L’extrême beauté des paysages ne nous laisse tout de même pas indifférents face à la situation des Tibétains. On ne va pas vous faire ici un cours d’histoire, mais simplement tenter de relater ce que nous avons saisi de la situation actuelle. Dans quel état d’esprit se trouve la population tibétaine? Elle qui ne peut pas circuler librement sur son territoire, qui est surveillée et contrôlée en permanence. Elle qui voit, à chaque coin de rue, les visages de ses « libérateurs« . Nous avons pu, à plusieurs reprises, discuter avec des habitants. Si leur religion leur permet souvent de relativiser leur situation, leurs sentiments sont clairs et ne nécessitent généralement que peu de mots pour être compris. Il y a une véritable peur de ce qui peut être dit, ou plutôt entendu et lorsque parfois quelques mots sont prononcés, le passage d’un inconnu interrompt directement la conversation. Dans ce cas, nous ne forçons pas la discussion qui pourrait avoir de fâcheuses conséquences pour notre interlocuteur.
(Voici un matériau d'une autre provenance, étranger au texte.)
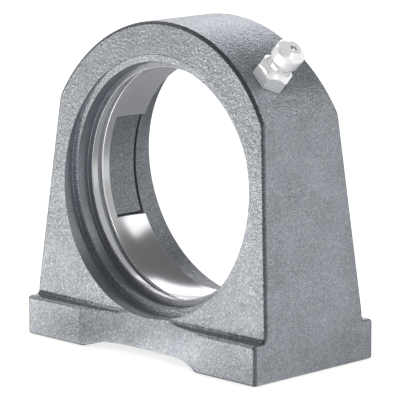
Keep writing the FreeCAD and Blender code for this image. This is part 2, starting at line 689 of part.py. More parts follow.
def duct_sketch(body):
    # Half section of the hole through the nipple: inlet, seat cone, ball chamber, shoulder, outlet.
    sketch = new_sketch(body, "DuctSketch", "XZ_Plane")
    inlet = VALUE["inlet_diameter"] / 2
    chamber = VALUE["ball_diameter"] / 2 + VALUE["bore_gap"]
    outlet = VALUE["outlet_diameter"] / 2
    above = VALUE["nipple_height"] + VALUE["overcut"]
    lip = VALUE["nipple_height"] - VALUE["inlet_depth"]
    cone = lip - (chamber - inlet)
    floor = VALUE["spring_floor"]
    below = -VALUE["shank_length"] - VALUE["overcut"]
    points = [(0, below), (outlet, below), (outlet, floor), (chamber, floor), (chamber, cone),
              (inlet, lip), (inlet, above), (0, above)]
    sides = draw_loop(sketch, points)
    join(sketch, sides)
    level_sides(sketch, sides, level=(0, 2, 6), upright=(1, 3, 5, 7))
    hold(sketch, "PointOnObject", *start_of(sides, 0), UPRIGHT)
    tie(sketch, "%s + %s" % (cell("shank_length"), cell("overcut")),
        "DistanceY", *start_of(sides, 0), *ORIGIN, -below)
    tie(sketch, cell("outlet_diameter") + " / 2", "DistanceX", *ORIGIN, *start_of(sides, 1), outlet)
    tie(sketch, cell("spring_floor"), "DistanceY", *ORIGIN, *start_of(sides, 2), floor)
    tie(sketch, "%s / 2 + %s" % (cell("ball_diameter"), cell("bore_gap")),
        "DistanceX", *ORIGIN, *start_of(sides, 3), chamber)
    tie(sketch, "135 deg", "Angle", sides[4][0], 0.75 * math.pi)
    tie(sketch, cell("inlet_diameter") + " / 2", "DistanceX", *ORIGIN, *start_of(sides, 5), inlet)
    tie(sketch, "%s - %s" % (cell("nipple_height"), cell("inlet_depth")),
        "DistanceY", *ORIGIN, *start_of(sides, 5), lip)
    tie(sketch, "%s + %s" % (cell("nipple_height"), cell("overcut")),
        "DistanceY", *ORIGIN, *start_of(sides, 6), above)
    return sketch


def turn_profile(body, kind, name, sketch):
    # Full turn of a half section about its own upright line.
    feature = add_feature(body, kind, name, sketch)
    feature.ReferenceAxis = (sketch, ["V_Axis"])
    feature.Angle = 360
    return settle(feature, grows=kind == "Revolution")


def build_nipple_body():
    body = new_body("grease_nipple_body")
    hexagon = add_feature(body, "Pad", "HexagonPad", hexagon_sketch(body))
    hexagon.setExpression("Length", cell("hexagon_height"))
    settle(hexagon)
    turn_profile(body, "Groove", "HexagonChamfer", chamfer_sketch(body))
    turn_profile(body, "Revolution", "Stem", stem_sketch(body))
    turn_profile(body, "Groove", "Duct", duct_sketch(body))
    set_on_arch(body)
    return body


def ball_height():
    # The ball hangs its gap below the 45 degree cone that starts at the inlet.
    cone_tip = VALUE["nipple_height"] - VALUE["inlet_depth"] + VALUE["inlet_diameter"] / 2
    return cone_tip - (VALUE["ball_diameter"] / 2 + VALUE["ball_gap"]) * math.sqrt(2)


BALL_HEIGHT = ("(Sizes.nipple_height - Sizes.inlet_depth + Sizes.inlet_diameter / 2"
               " - (Sizes.ball_diameter / 2 + Sizes.ball_gap) * sqrt(2))")


def build_ball():
    ball = DOCUMENT.addObject("Part::Sphere", "nipple_ball")
    ball.Label = "nipple_ball"
    ball.Radius = VALUE["ball_diameter"] / 2
    ball.setExpression("Radius", cell("ball_diameter") + " / 2")
    set_on_arch(ball, BALL_HEIGHT, ball_height())
    return ball


def build_spring():
    # Wire wound from the shoulder in the nipple up to where it touches the ball.
    body = new_body("nipple_spring")
    sketch = new_sketch(body, "WireSketch", "XZ_Plane")
    wire = VALUE["spring_wire"] / 2
    coil = VALUE["spring_width"] / 2 - wire
    low = VALUE["spring_floor"] + VALUE["spring_gap"] + wire
    circle = sketch.addGeometry(Part.Circle(Vector(coil, low, 0), Vector(0, 0, 1), wire), False)
    tie(sketch, cell("spring_wire") + " / 2", "Radius", circle, wire)
    tie(sketch, "(%s - %s) / 2" % (cell("spring_width"), cell("spring_wire")),
        "DistanceX", *ORIGIN, circle, 3, coil)
    tie(sketch, "%s + %s + %s / 2" % (cell("spring_floor"), cell("spring_gap"), cell("spring_wire")),
        "DistanceY", *ORIGIN, circle, 3, low)
    helix = add_feature(body, "AdditiveHelix", "Coil", sketch)
    helix.ReferenceAxis = (sketch, ["V_Axis"])
    helix.Mode = "height-turns-angle"
    touching = "(Sizes.ball_diameter / 2 + Sizes.spring_wire / 2 + Sizes.spring_gap)"
    coil_radius = "((Sizes.spring_width - Sizes.spring_wire) / 2)"
    drop = "sqrt(%s ^ 2 - %s ^ 2)" % (touching, coil_radius)
    start = "(Sizes.spring_floor + Sizes.spring_gap + Sizes.spring_wire / 2)"
    helix.setExpression("Height", "%s - %s - %s" % (BALL_HEIGHT, drop, start))
    helix.setExpression("Turns", cell("spring_turns"))
    settle(helix)
    set_on_arch(body)
    return body


def write_parts(parts):
    os.makedirs("parts", exist_ok=True)
    DOCUMENT.recompute()
    for item in DOCUMENT.Objects:
        if "Invalid" in item.State or "Error" in item.State:
            raise RuntimeError("object %s is in error" % item.Name)
        if item.isDerivedFrom("Sketcher::SketchObject") and not item.FullyConstrained:
            raise RuntimeError("sketch %s is not fully held" % item.Name)
    for part in parts:
        if part.Shape.isNull() or not part.Shape.isValid() or len(part.Shape.Solids) != 1:
            raise RuntimeError("part %s is not one sound solid" % part.Label)
        part.Shape.exportStep("parts/%s.step" % part.Label)
        box = part.Shape.BoundBox
        print("%s: %.2f mm3, from (%.2f, %.2f, %.2f) to (%.2f, %.2f, %.2f)" % (
            part.Label, part.Shape.Volume, box.XMin, box.YMin, box.ZMin, box.XMax, box.YMax, box.ZMax))


fill_sheet()
write_parts([build_housing(), build_nipple_body(), build_ball(), build_spring()])
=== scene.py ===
import math

import bpy
from mathutils import Matrix, Vector


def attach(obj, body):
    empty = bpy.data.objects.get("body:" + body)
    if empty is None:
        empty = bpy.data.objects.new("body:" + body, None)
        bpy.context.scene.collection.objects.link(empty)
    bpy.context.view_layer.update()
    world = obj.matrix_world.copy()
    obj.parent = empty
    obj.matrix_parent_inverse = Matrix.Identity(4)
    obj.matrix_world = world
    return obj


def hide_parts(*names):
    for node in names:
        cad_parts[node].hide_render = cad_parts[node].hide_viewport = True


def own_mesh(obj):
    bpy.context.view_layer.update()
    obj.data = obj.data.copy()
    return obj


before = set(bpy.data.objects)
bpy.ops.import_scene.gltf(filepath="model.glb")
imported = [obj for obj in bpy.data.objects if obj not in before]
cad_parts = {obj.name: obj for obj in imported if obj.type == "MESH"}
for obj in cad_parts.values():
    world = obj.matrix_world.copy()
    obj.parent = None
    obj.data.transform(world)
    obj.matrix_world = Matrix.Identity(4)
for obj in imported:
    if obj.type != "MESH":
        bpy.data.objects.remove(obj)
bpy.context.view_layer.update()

# Sizes of the object in millimetres, the same as in the part's source
MM = 0.001
BORE_Z = 36.5
ARCH_RADIUS = 35.0
BODY_FACE = 15.6
MOUTH_RADIUS = 28.0
MOUTH_FLOOR = 10.5
SEAT_RADIUS = 26.0
GROOVE_FRONT = 4.95
GROOVE_REAR = 3.65
SLOT_FRONT = 1.2
SLOT_HEIGHT = 22.2
FOOT_HEIGHT = 8.6
BOLT_X = 25.4
TAP_RADIUS = 4.25
THREAD_RADIUS = 5.0
THREAD_PITCH = 1.5
TAP_MOUTH_RADIUS = 5.2
TAP_DEPTH = 18.0
TAP_RUNOUT = 2.0
SEAT_CENTRE = Vector((0, 0, BORE_Z))

# Where the grease nipple stands on the arch, and how far the edges round its port reach
NIPPLE_ANGLE = math.radians(45)
NIPPLE_PLANE = 3.2
SPOT_DEPTH = 0.25
NIPPLE_WAY = Vector((math.sin(NIPPLE_ANGLE), 0, math.cos(NIPPLE_ANGLE)))
PORT = Vector((0, -NIPPLE_PLANE, BORE_Z)) + (ARCH_RADIUS - SPOT_DEPTH) * NIPPLE_WAY
PORT_REACH = 4.6

# How far back the sharp edges are broken
PORT_BREAK = 0.03
CAST_BREAK = 0.32
MOUTH_BREAK = 0.1
TURNED_BREAK = 0.18
GROOVE_LIP = 0.38
GROOVE_CORNER = 0.08
NIPPLE_BREAK = 0.09

# What counts as the same place, and how little two normals differ within one smooth sheet
CLOSE = 0.02
PLACE_DIGITS = 4
SMOOTH_LIMIT = math.cos(math.radians(24))

# Numbers of the casting's finishes, in the order of its material slots
# The fourth finish is painted shade in the corners of the slots.
CAST, TURNED, ROUGH, SCALE, SEAT, BRIGHT = range(6)

# The band of painted shade at the rear of the slots: its ends along the bore, and how far it goes past
# the slots
SHADE_BAND_FRONT, SHADE_BAND_REAR, SHADE_BAND_SOFT = 7.15, 8.4, 0.1
SHADE_BAND_FULL, SHADE_BAND_END = 0.2, 0.4

# Where the painted shade on the rounded edges of the cast skin starts, and which parts of the feet have
# none
EDGE_START, EDGE_RISE = 0.15, 0.3
FOOT_MARGIN = 0.5
FOOT_END = 33.0
LEDGE_SLOPE = 0.3

# What a mirror sees of the studio: bright walls, a dim ceiling, and a dim room in front of the object.
# The height of a direction, or how closely it follows ROOM_WAY, says how dim it is: fully dim from the
# DIM value up, and not at all below the CLEAR value.
ROOM_WAY = (-0.1, -0.99, 0.1)
ROOM_DIM, ROOM_CLEAR = 0.95, 0.5
CEILING_DIM, CEILING_CLEAR = 0.62, 0.38
ROOM_LEVEL = 0.22
WALL_LEVEL = 0.75
AMBIENT = 1.05
AMBIENT_TINT = (0.97, 0.98, 1.0)

# The pale floor: its size and place in metres, its tone, and the white that the camera sees
FLOOR_SIZE = 6.0
FLOOR_LEVEL = -0.0002
FLOOR_TONE = (0.38, 0.38, 0.38)
FLOOR_TINT = (1.0, 0.99, 0.978)
BACKDROP_GLOW = 0.74

# Soft round patches that a mirror sees on the floor, in millimetres: centre, radii where the soft edge
# starts and ends, and the light added inside and outside
REAR_SHADE = ((-30.0, 80.0, 0.0), 50.0, 130.0, 0.0, 0.57)
LEFT_LIGHT = ((-85.0, -95.0, 0.0), 80.0, 160.0, 0.92, 0.0)
FLANK_SHADE = ((-25.5, -42.0, 0.0), 14.0, 26.0, -1.3, 0.0)
FLANK_LIGHT = ((-1.0, -23.0, 0.0), 5.0, 15.0, 1.0, 0.0)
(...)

Nous avons beaucoup d’exemples du genre et nous devons, nous aussi, nous méfier des choses qui nous entourent ici… Le Tibet est probablement l’une des plus belles régions du monde, mais nous ne pouvons pas rester indifférents à la vie que mènent ses habitants. L’accoutumance à cette réalité est souvent une façade. Le sentiment prédominant de la population étant le fatalisme, nous ne pouvons qu’espérer que la situation puisse évoluer dans le bon sens pour les Tibétains. Après tout, un texte ne dit-il pas que chaque être humain naît libre et égaux en droits?!